*WHAT YOU WILL DO:*
Output every line of the data exactly as it appears.
-- begin SOURCE EXCERPT --
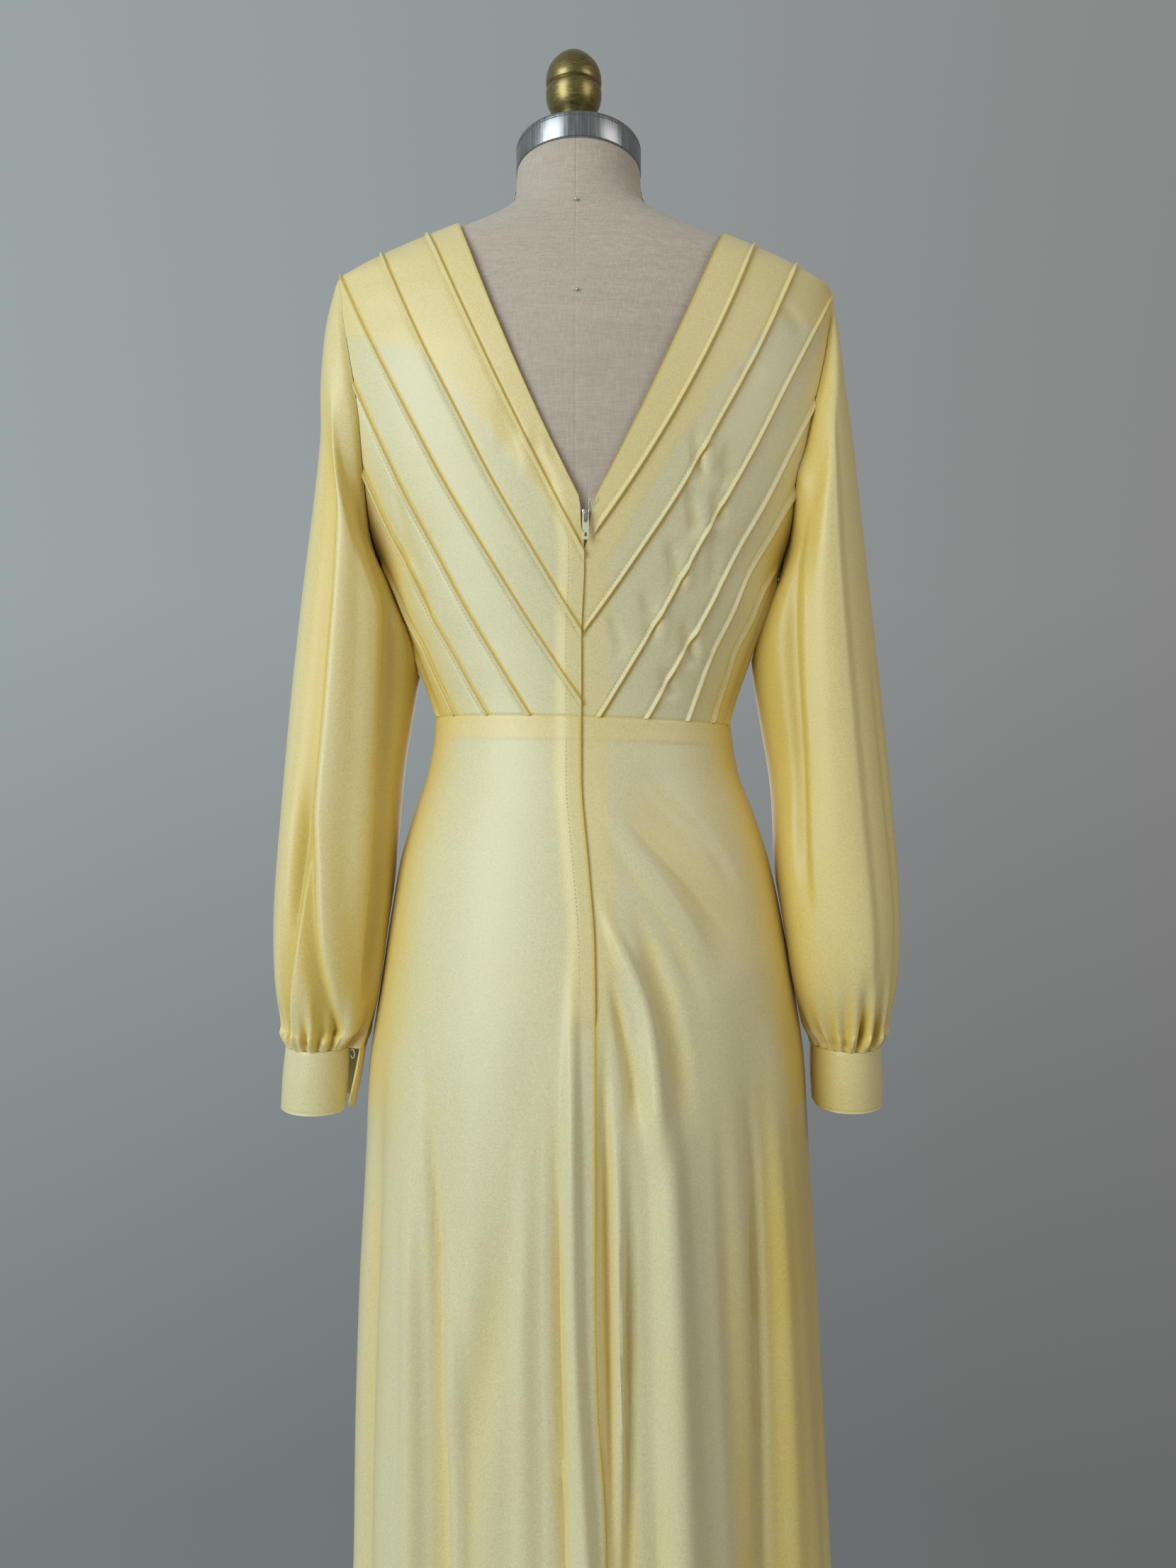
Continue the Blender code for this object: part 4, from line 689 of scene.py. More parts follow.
def line_curves(side):
    """Each line of a back bodice as x, height and the share of a tuck's height it gets."""
    sign = SIGN[side]
    curves = []
    for number, (top, ends_on, _, _, _, raised) in enumerate(LINE_ROWS[side]):
        steps = line_steps(side, number)
        x, z = along_line(side, number, steps)
        height = np.full(len(steps), float(raised))
        if side == "right" and ends_on == "centre":
            height *= ease((x - sign * free_edge(side, z) - 0.0018) / 0.0027)
        if top < ARMHOLE_ROWS[side][0, 0] + 0.030:
            height *= ease((steps - 0.08) / 0.08)
        curves.append((sign * x, z, height))
    underarm = ARMHOLE_ROWS[side][0, 0]
    coarse = np.concatenate((LINE_STEPS * 0.93, (0.93, 0.965, 1.0)))
    steps = np.interp(FINE_ROWS, np.arange(len(coarse)), coarse)
    side_x = float(body("half_width", WAIST_HEIGHT))
    z = underarm + (float(waist_height(sign * side_x)) - underarm) * steps
    curves.append((body("centre_x", z) + sign * body("half_width", z), z, np.zeros(len(steps))))
    return curves


print("lines", {side: len(LINE_ROWS[side]) for side in SIGN})

# %% [markdown]
# ## Back bodice with pintucks
#
# A pintuck is a narrow fold stitched a few millimetres from its edge. Seen from behind, each one has
# a gently rising flank with a row of stitches at its foot and a steep flank beyond it, which throws
# a shadow on the cloth; that shadow is painted gold into the colour. The columns of the grid crowd
# together round each tuck and are spread evenly between, and the profile of the tuck is a function of
# the distance to its line.

# %% Back bodice
TUCK_HEIGHT = 0.0023
TUCK_OFFSETS = np.array((0.0003, 0.0006, 0.0010, 0.0014, 0.0019, 0.0026, 0.0036))
BETWEEN = {True: 7, False: 3}
BODICE_FOLD_SCALE = 1.1
FACING_RISE = 0.0003
EDGE_TURN = 0.0015


def tuck_profile(offset):
    """Height of a tuck over 1: a slow rise on one flank, a steep fall on the other, a pinched foot."""
    slow = ease((offset + 0.0022) / 0.0020)
    steep = 1.0 - ease((offset - 0.0001) / 0.0012)
    pinch = 0.20 * bump((offset + 0.0026) / 0.0011) + 0.12 * bump((offset - 0.0018) / 0.0011)
    return slow * steep - pinch


def tuck_shadow(offset):
    """Painted gold shadow beyond a tuck's steep flank: a hump 1.6 mm past its line."""
    return bump((offset - 0.0016) / 0.0021)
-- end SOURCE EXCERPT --
*OUTPUT OF THE TASK:*
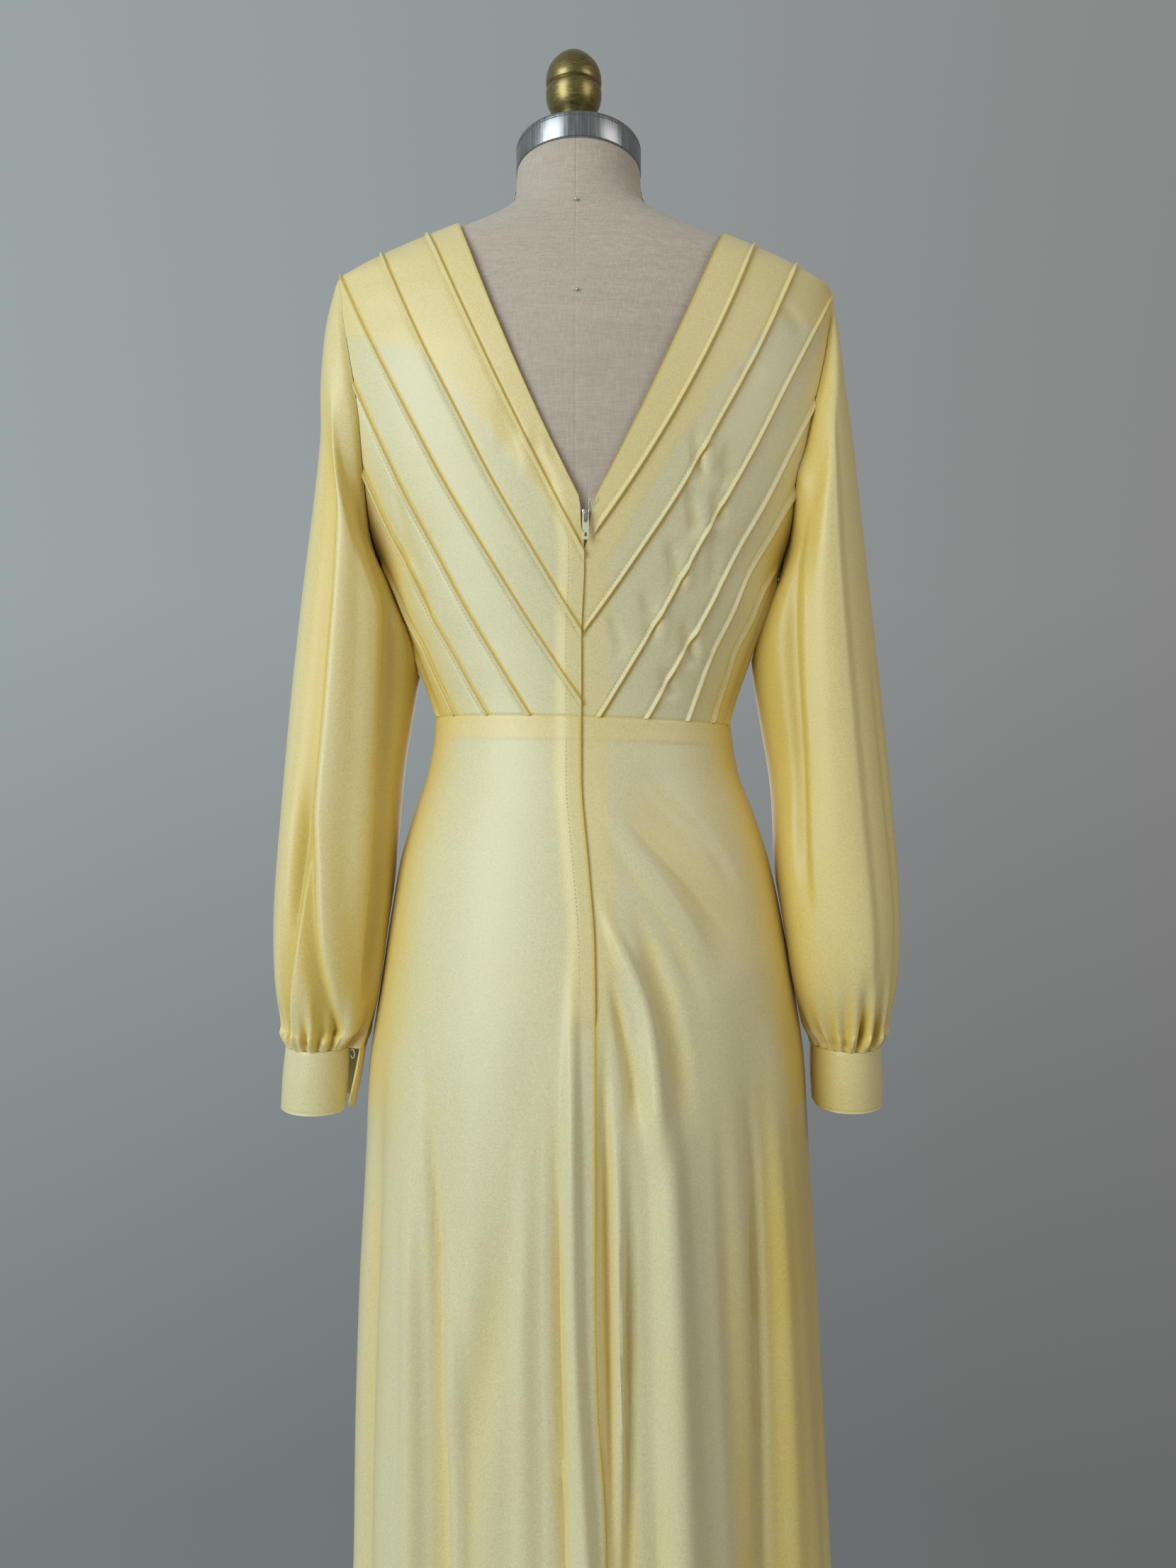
Continue the Blender code for this object: part 4, from line 689 of scene.py. More parts follow.
def line_curves(side):
    """Each line of a back bodice as x, height and the share of a tuck's height it gets."""
    sign = SIGN[side]
    curves = []
    for number, (top, ends_on, _, _, _, raised) in enumerate(LINE_ROWS[side]):
        steps = line_steps(side, number)
        x, z = along_line(side, number, steps)
        height = np.full(len(steps), float(raised))
        if side == "right" and ends_on == "centre":
            height *= ease((x - sign * free_edge(side, z) - 0.0018) / 0.0027)
        if top < ARMHOLE_ROWS[side][0, 0] + 0.030:
            height *= ease((steps - 0.08) / 0.08)
        curves.append((sign * x, z, height))
    underarm = ARMHOLE_ROWS[side][0, 0]
    coarse = np.concatenate((LINE_STEPS * 0.93, (0.93, 0.965, 1.0)))
    steps = np.interp(FINE_ROWS, np.arange(len(coarse)), coarse)
    side_x = float(body("half_width", WAIST_HEIGHT))
    z = underarm + (float(waist_height(sign * side_x)) - underarm) * steps
    curves.append((body("centre_x", z) + sign * body("half_width", z), z, np.zeros(len(steps))))
    return curves


print("lines", {side: len(LINE_ROWS[side]) for side in SIGN})

# %% [markdown]
# ## Back bodice with pintucks
#
# A pintuck is a narrow fold stitched a few millimetres from its edge. Seen from behind, each one has
# a gently rising flank with a row of stitches at its foot and a steep flank beyond it, which throws
# a shadow on the cloth; that shadow is painted gold into the colour. The columns of the grid crowd
# together round each tuck and are spread evenly between, and the profile of the tuck is a function of
# the distance to its line.

# %% Back bodice
TUCK_HEIGHT = 0.0023
TUCK_OFFSETS = np.array((0.0003, 0.0006, 0.0010, 0.0014, 0.0019, 0.0026, 0.0036))
BETWEEN = {True: 7, False: 3}
BODICE_FOLD_SCALE = 1.1
FACING_RISE = 0.0003
EDGE_TURN = 0.0015


def tuck_profile(offset):
    """Height of a tuck over 1: a slow rise on one flank, a steep fall on the other, a pinched foot."""
    slow = ease((offset + 0.0022) / 0.0020)
    steep = 1.0 - ease((offset - 0.0001) / 0.0012)
    pinch = 0.20 * bump((offset + 0.0026) / 0.0011) + 0.12 * bump((offset - 0.0018) / 0.0011)
    return slow * steep - pinch


def tuck_shadow(offset):
    """Painted gold shadow beyond a tuck's steep flank: a hump 1.6 mm past its line."""
    return bump((offset - 0.0016) / 0.0021)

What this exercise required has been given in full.